Its teaching relates to dormant areas of the mind, doesn't it? Have you found that the knowledge of these has expanded your mental concepts?
What it teaches is that there are dormant areas of the mind actually that are hindrances— those areas that tend to hit us and make us react, not out of our own choice. We're taught, through inspecting the phenomena, to differentiate what parts of the mind are just knocking us on the back of the head and the parts of the mind that we can actually causatively use towards creating something better. It's a great relief to be able to do that.
Well, if its object is to help people make the most of themselves, there are two musical examples— yourself and Lee Konitz— that greater success can be achieved.
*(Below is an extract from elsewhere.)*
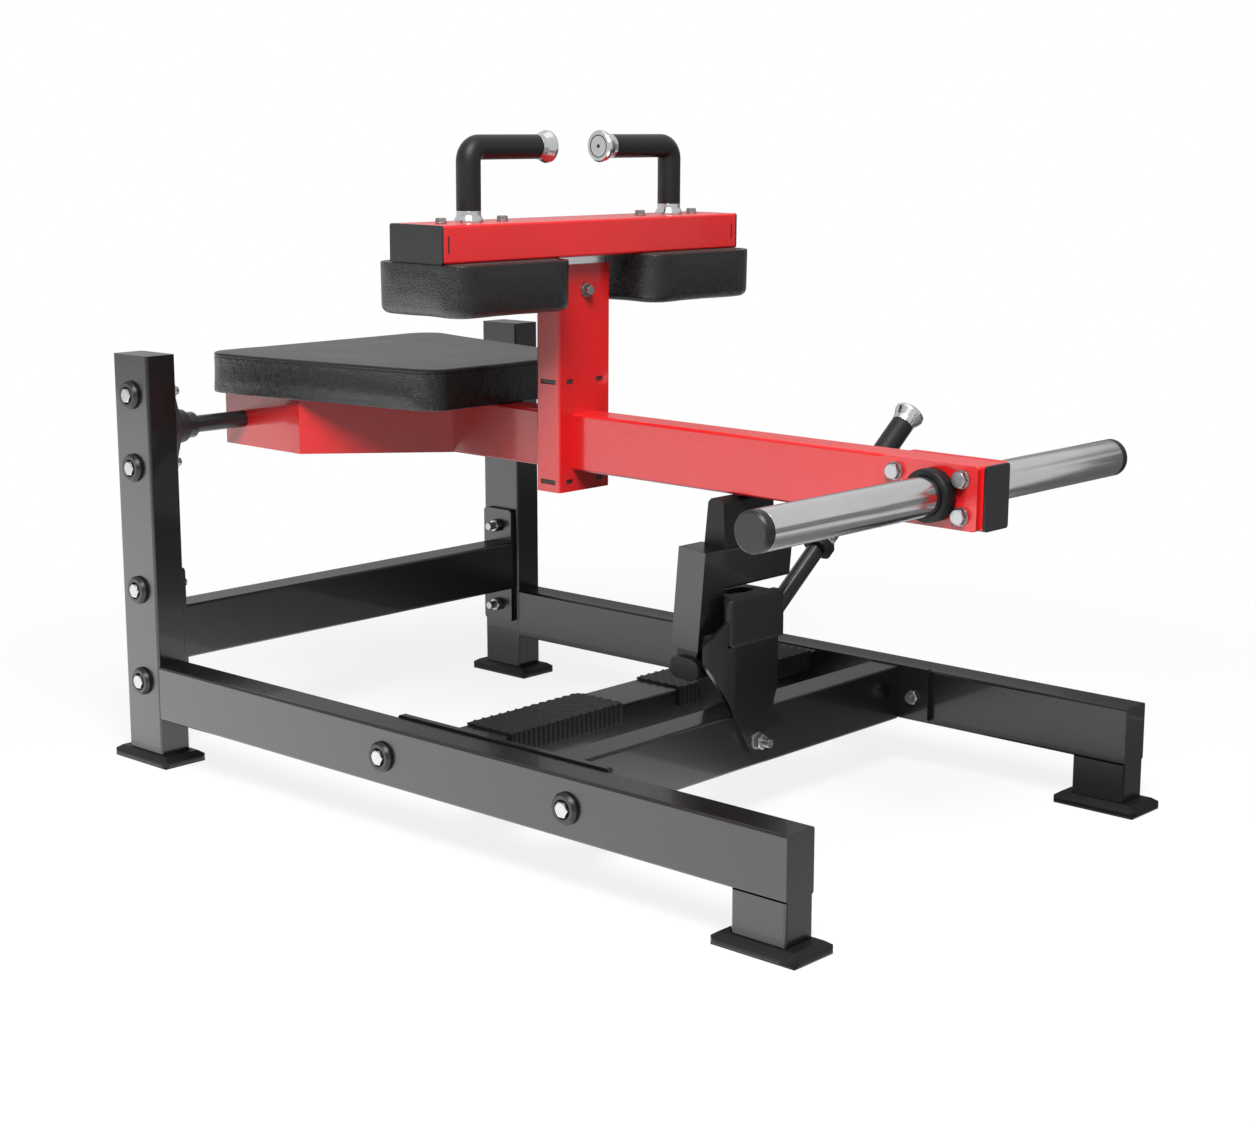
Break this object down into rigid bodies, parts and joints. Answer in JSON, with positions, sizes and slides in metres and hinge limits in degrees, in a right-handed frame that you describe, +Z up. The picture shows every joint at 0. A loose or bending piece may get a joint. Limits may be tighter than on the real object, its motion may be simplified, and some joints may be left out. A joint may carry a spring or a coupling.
{
  "type": "seated calf raise machine",
  "caption": "Plate-loaded seated calf raise machine: black tube base with foot treads, red swing arm with seat, sliding thigh pads with handles, weight horns and a lever-operated catch.",
  "frame": {"origin": "on the floor, midway across the machine and midway between the back of the rear feet and the front of the front feet", "axes": "+X from the seat to the weight horns, +Y to the left of the seated user, +Z up"},
  "size_m": [1.288, 0.812, 0.9145],
  "materials": {
    "frame_paint": "satin",
    "arm_paint": "gloss",
    "chrome": "polished",
    "zinc": "satin",
    "dark_steel": "satin",
    "cast_black": "satin",
    "black_rubber": "matte",
    "grip_rubber": "satin",
    "black_plastic": "matte",
    "black_leather": "satin",
    "board": "matte"
  },
  "bodies": {
    "base": {"right_rear_post": "frame_paint", "left_rear_post": "frame_paint", "post_caps": "frame_paint", "right_side_rail": "frame_paint", "left_side_rail": "frame_paint", "rail_end_caps": "frame_paint", "front_legs": "frame_paint", "rubber_feet": "black_rubber", "rear_crossbeam": "frame_paint", "rear_end_plates": "frame_paint", "tread_beam": "frame_paint", "front_crossbeam": "frame_paint", "platform_plates": "frame_paint", "right_tread": "black_rubber", "left_tread": "black_rubber", "catch_bracket": "frame_paint", "beam_bumper": "black_rubber", "catch_stop_pad": "black_rubber", "bracket_bolt": "zinc", "bearing_housings": "cast_black", "frame_bolts": "zinc", "frame_nuts": "zinc", "cup_washers": "black_plastic"},
    "arm": {"axle": "dark_steel", "axle_collars": "dark_steel", "hub_box": "arm_paint", "main_beam": "arm_paint", "beam_end_cap": "black_plastic", "knee_post": "arm_paint", "post_shelves": "arm_paint", "clamp_bolt": "zinc", "horn_plates": "arm_paint", "right_weight_horn": "chrome", "left_weight_horn": "chrome", "horn_end_caps": "black_plastic", "horn_rings": "black_rubber", "horn_bolts": "zinc", "seat_board": "board", "seat_cushion": "black_leather"},
    "knee_pads": {"insert_tube": "zinc", "crossbar": "arm_paint", "crossbar_caps": "frame_paint", "pad_boards": "board", "right_thigh_pad": "black_leather", "left_thigh_pad": "black_leather", "pad_bolts": "zinc", "right_handle": "dark_steel", "left_handle": "dark_steel", "handle_grips": "grip_rubber", "handle_collars": "chrome", "handle_end_caps": "chrome"},
    "catch": {"catch_shaft": "dark_steel", "catch_upright": "frame_paint", "catch_crossarm": "frame_paint", "crossarm_cap": "frame_paint", "catch_block": "black_rubber", "lever_bar": "frame_paint", "lever_grip": "grip_rubber", "lever_ring": "black_rubber", "lever_chrome": "chrome"}
  },
  "joints": [
    {"name": "arm_pivot", "type": "hinge", "parent": "base", "child": "arm", "pos_m": [-0.58, 0, 0.49], "axis": [0, -1, 0], "range_deg": [0, 12]},
    {"name": "knee_pad_slide", "type": "slide", "parent": "arm", "child": "knee_pads", "axis": [0.008, 0, 1], "range_m": [0, 0.1]},
    {"name": "catch_pivot", "type": "hinge", "parent": "base", "child": "catch", "pos_m": [0.206, 0, 0.219], "axis": [0, -1, 0], "range_deg": [0, 60]}
  ]
}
I think the main thing has been through an understanding of communicating, and of releasing the strictures and barriers that a person may set up around himself to keep him from opening up to another individual, you know. It's a much nicer feeling to be extroverted, and have my attention on what's around me, than to be introverted, and have my attention stuck on what’s going around in my head. So, in order to get out of that, I have to understand what's in my head, so I can take my attention off of it and talk to you, or play to an audience.